- [WHAT IS BEING ASKED] Only the lines from the start up to and including the line containing "flocked plastic slats." should be repeated, word for word.

- [DATA LINES]

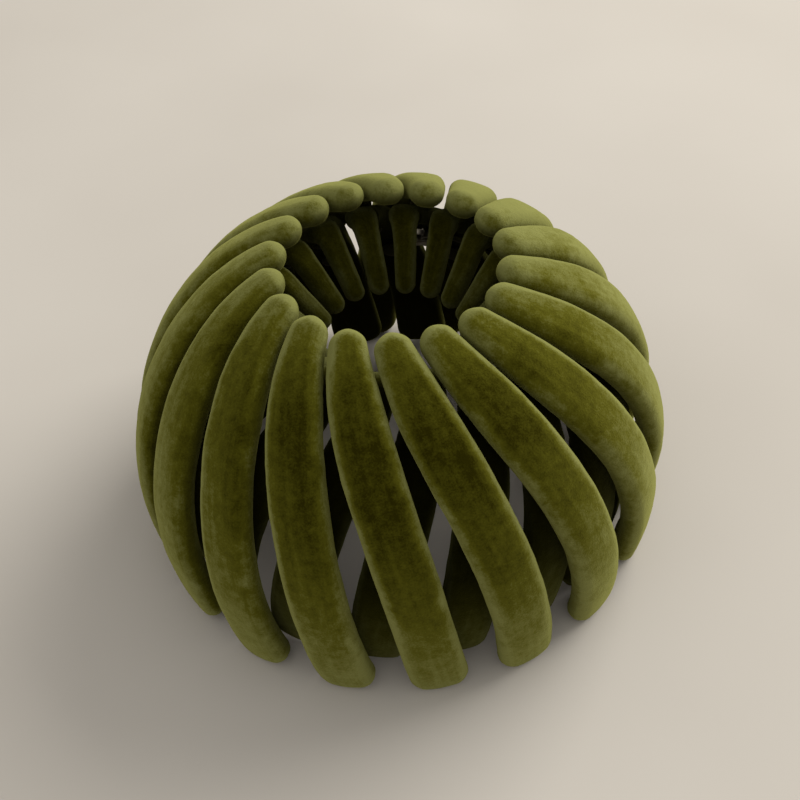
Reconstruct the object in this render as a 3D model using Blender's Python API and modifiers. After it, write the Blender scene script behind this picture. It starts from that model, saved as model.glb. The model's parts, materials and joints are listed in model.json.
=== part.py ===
"""Expandable hair clip: a ring of crossing, flocked plastic slats.

Outer slats lean one way and inner slats the other way, and each pair turns on a
rivet, so the ring spreads like a lattice.  The inner slats curl over at the rim
and end in teeth that grip the hair.  A stud and a swinging latch at the back
close the ring.  Metres, +Z up, ring axis on Z, standing on z = 0.
"""
import math

import bmesh
import bpy
from mathutils import Matrix, Vector

MM = 0.001

# Ring layout
UNITS = 18
PITCH = 2.0 * math.pi / UNITS
FIRST_AZIMUTH = math.radians(88.5)

# Dome that the outer slats' middle surface lies on, as two arcs in the (r, z) plane
EQUATOR_RADIUS = 40.2 * MM
EQUATOR_HEIGHT = 13.1 * MM
UPPER_ARC_RADIUS = 38.5 * MM
UPPER_ARC_SWEEP = math.radians(69.3)
LOWER_ARC_RADIUS = 50.7 * MM
LOWER_ARC_SWEEP = math.radians(15.8)
RIM = UPPER_ARC_RADIUS * UPPER_ARC_SWEEP
FOOT = -LOWER_ARC_RADIUS * LOWER_ARC_SWEEP

# Lean of a slat: azimuth in degrees as a cubic of its place along the slat
SLAT_SPAN = 60.3 * MM
LEAN = (23.7, -26.8, 22.0)
PIVOT = RIM - 0.5 * SLAT_SPAN
CROSSING = RIM - 0.2025 * SLAT_SPAN

# Slat sections
OUTER_THICKNESS = 4.2 * MM
INNER_THICKNESS = 3.2 * MM
LAYER_GAP = 0.8 * MM
INNER_LAYER = -(0.5 * OUTER_THICKNESS + LAYER_GAP + 0.5 * INNER_THICKNESS)
OUTER_WIDTHS = (4.4 * MM, 8.2 * MM, 8.8 * MM)
INNER_WIDTHS = (5.0 * MM, 7.8 * MM, 9.6 * MM)
TAPER_LENGTH = 0.35 * SLAT_SPAN
EDGE_BEVEL = 1.1 * MM
TIP_ROUNDING = 2.6 * MM
FOOT_ROUNDING = 3.6 * MM
INNER_FOOT = FOOT + 1.2 * MM

# Tooth at the top of an inner slat: a bend just below the rim, then a straight prong
INNER_RIM = RIM - 0.125 * SLAT_SPAN
BEND_RADIUS = 2.0 * MM
BEND_SWEEP = math.radians(85.0)
BEND = BEND_RADIUS * BEND_SWEEP
TOOTH_LENGTH = 10.2 * MM
TOOTH_WIDTHS = (3.8 * MM, 2.9 * MM)
TOOTH_ROUNDING = 1.2 * MM
TOOTH_LEAN_BACK = 0.3

# Rivets and pegs
SHANK_RADIUS = 1.1 * MM
SHANK_HOLE_RADIUS = 1.2 * MM
SOCKET_DEPTH = 2.0 * MM
SOCKET_PLAY = 0.06 * MM
HEAD_RADIUS = 2.2 * MM
HEAD_THICKNESS = 1.0 * MM
HEAD_GAP = 0.6 * MM
PEG_RADIUS = 1.1 * MM
PEG_HOLE_RADIUS = 1.8 * MM
ROUND_SIDES = 12
CUT_INWARDS = -14.0 * MM
CUT_OUTWARDS = 4.0 * MM
OUTER_FACE_IN = -0.5 * OUTER_THICKNESS
INNER_FACE_IN = INNER_LAYER - 0.5 * INNER_THICKNESS

# Clasp
LATCH_REACH = 6.0 * MM
LATCH_THICKNESS = 1.0 * MM
LATCH_GAP = 0.9 * MM
LATCH_WALL = 1.2 * MM
LATCH_HOOK_RADIUS = 1.9 * MM
LATCH_MOUTH = (-2.3 * MM, 1.6 * MM)
STUD_NECK = LATCH_GAP + LATCH_THICKNESS + 0.5 * MM
PIN_RADIUS = 0.8 * MM
PIN_HOLE_RADIUS = 0.9 * MM
PIN_DEPTH = 1.8 * MM

# Colours (linear), roughness and metallic
OUTER_FLOCK = ((0.105, 0.125, 0.022), 0.95, 0.0)
INNER_FLOCK = ((0.080, 0.097, 0.018), 0.95, 0.0)
RIVET_PLASTIC = ((0.045, 0.055, 0.014), 0.55, 0.0)
CLASP_METAL = ((0.42, 0.38, 0.30), 0.35, 1.0)


def clear_scene():
    for item in list(bpy.data.objects):
        bpy.data.objects.remove(item, do_unlink=True)


def new_collection(name):
    collection = bpy.data.collections.new(name)
    bpy.context.scene.collection.children.link(collection)
    return collection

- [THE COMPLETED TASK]
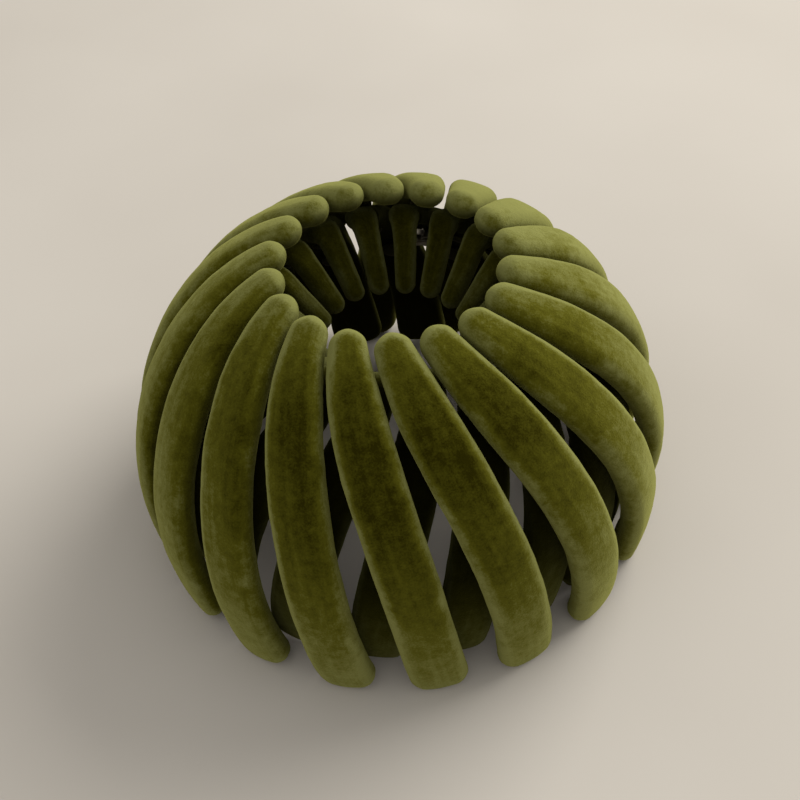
Reconstruct the object in this render as a 3D model using Blender's Python API and modifiers. After it, write the Blender scene script behind this picture. It starts from that model, saved as model.glb. The model's parts, materials and joints are listed in model.json.
=== part.py ===
"""Expandable hair clip: a ring of crossing, flocked plastic slats.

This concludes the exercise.